Both likelihood functions take an additional variance (var called) argument, which can be used to specify the uncertainty of different observations. This argument is specified as default to unity for observations with unknown uncertainty.

pylawr.transform.inference.gaussian_pdf(...)

This likelihood corresponds to a Gaussian probability distribution function.

pylawr.transform.inference.laplace_pdf(...)

This likelihood corresponds to a Laplace probability distribution function.

Functional API#

At the moment, the functional API only supports inference for fitting of kriging kernels.
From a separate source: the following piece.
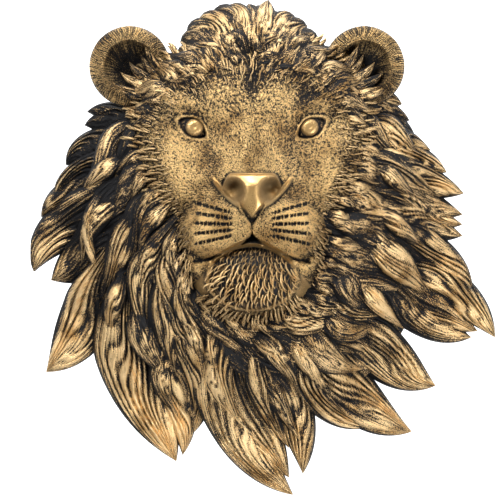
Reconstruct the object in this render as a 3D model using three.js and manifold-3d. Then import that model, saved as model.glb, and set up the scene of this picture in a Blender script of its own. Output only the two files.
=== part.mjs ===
// Lion head wall mask, cast in one piece with a flat back.
// Millimetres. +X is the viewer's right, +Z is up, and the wall is the plane Y = 0 behind the mask,
// so a point's depth, its height above the wall, is -Y. The origin is the middle of the flat back,
// on the face's centreline. Directions are in degrees clockwise from straight up, as seen from the front.
import * as THREE from "three";
import { mergeVertices } from "three/addons/utils/BufferGeometryUtils.js";
import Module from "manifold-3d";

const wasm = await Module();
wasm.setup();

// Driving dimensions of the whole mask. The carving below keeps its places as shares of them: it is drawn
// on a plan of PLAN's sizes, and every point of it is set out at the driving dimensions.
const WIDTH = 374.4;
const HEIGHT = 395;
const DEPTH = 112;
const PLAN = { width: 374.4, height: 395, depth: 112 };
const MANE_CENTRE = { x: 0, z: -12 }; // the locks spread from here
// The mound that carries the locks, and the relief of the face, whose edges lie inside the mound
const MOUND = { z: -14, halfWidth: 146, halfHeightUp: 138, halfHeightDown: 164, crown: 66, rim: 14 };
const FACE = { halfWidth: 100, top: 116, bottom: -104 };
const TIP_DEPTH = 9; // middle of an outer lock at its tip
const CUT_MARGIN = 6; // how far pieces run behind the wall before the back is cut flat
// Spacing of the relief's points in stretches from low to high, and the mound's rings
const GRID = {
  across: [[0, 24, 4], [24, 62, 7.6], [62, 84, 11]],
  upward: [[-88, -42, 7.6], [-42, -12, 5], [-12, 20, 4], [20, 65, 9], [65, 101, 12]],
  edge: 17,
  spokes: 28,
  rings: [0.35, 0.62, 0.82, 0.94, 1],
};

// The face, from its broad forms up. A form has its middle, half sizes, peak depth, the fall from its
// peak at its half sizes, the power that squares its shoulders, and its turn.
const SKULL = { x: 0, z: 46, halfWidth: 78, halfHeight: 84, peak: 82, fall: 27, power: 1.2 };
const JAW = { x: 0, z: -34, halfWidth: 60, halfHeight: 62, peak: 76, fall: 24, power: 1.2, blend: 14 };
const CHEEK = { x: 49, z: 26, halfWidth: 27, halfHeight: 32, peak: 73.5, fall: 14, blend: 18 };
const FOREHEAD = { x: 22, z: 80, halfWidth: 23, halfHeight: 22, peak: 85.5, fall: 10, turn: 20, blend: 11 };
const BROW = { x: 40, z: 69, halfWidth: 22, halfHeight: 9, peak: 78, fall: 8, turn: 18, blend: 9 };
const EYE_SOCKET = { x: 42, z: 53, halfWidth: 19, halfHeight: 13, depth: 8, turn: 22 };
const BRIDGE_HOLLOW = { x: 33, z: 32, halfWidth: 9, halfHeight: 22, depth: 2.2, turn: -8 };
const BROW_FURROW = { x: 0, z: 90, halfWidth: 6.5, halfHeight: 18, depth: 3.6 };
// The bridge runs down from its top to its bottom, and falls off above and below by its two slopes.
const BRIDGE = {
  top: 78, bottom: 14, topDepth: 85, bottomDepth: 105, topHalf: 23, bottomHalf: 26, fall: 11,
  bow: 1.15, slopeAbove: 30, slopeBelow: 12, blend: 20,
};
const MUZZLE = { x: 0, z: -14, halfWidth: 39, halfHeight: 38, peak: 94, fall: 21, power: 1.4, blend: 22 };
const LIP_PAD = {
  x: 20.5, z: -19.5, halfWidth: 22.5, halfHeight: 17.5, peak: 103.5, fall: 13, power: 1.35, turn: -14,
  blend: 8,
};
// The nose pad narrows downwards, is rounded over its top share, and turns under below its front share.
const NOSE = {
  top: 15.5, height: 27, topHalf: 22.5, bottomHalf: 5.5, depth: 112.4, fall: 6, taper: 1.3,
  topShare: 0.3, topFall: 5, frontShare: 0.4, frontFall: 12, underFall: 200, blend: 5,
};
const NOSE_WING = { x: 25, z: 8.5, halfWidth: 4.2, halfHeight: 8.5, rise: 6, turn: -42 };
const NOSTRIL = { x: 14.5, z: 5.2, halfWidth: 7.6, halfHeight: 8.2, depth: 13, turn: -24 };
const NOSTRIL_SLIT = { x: 10.2, z: 2.6, halfWidth: 3.4, halfHeight: 6.6, depth: 12, turn: -16 };
const PHILTRUM = { top: -10, bottom: -32, fade: 6, halfWidth: 1.6, depth: 3 };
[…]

Two different kinds of observation generation for variogram matching are implemented. The first (sample_sq_diff()) samples rain pixel pairs and squares their reflectivity deviations. The second (sample_variogram()) uses these sample pair to estimate a stochastic variogram. This stochastic variogram is used as observations in fit_kriging(). This function is operationally used to fit kriging instances to current radar data based on SIR particle filter, variogram matching, random walk and laplacian likelihood. To infer tuning parameters for kriging from scratch, it is recommended to use 100 iterations or more. An example on how to use this functional API to fit kriging is shown in Example for adaptive kriging with particle filter.

pylawr.functions.fit.sample_sq_diff(refl_array)

Function to sample squared differences between different grid point and their reflectivities.

pylawr.functions.fit.sample_variogram(refl_array)

This function samples a variogram from given reflectivity field.

pylawr.functions.fit.fit_kriging(refl_array)

This function fits kriging instances with particle filters and a stochastic variogram matching.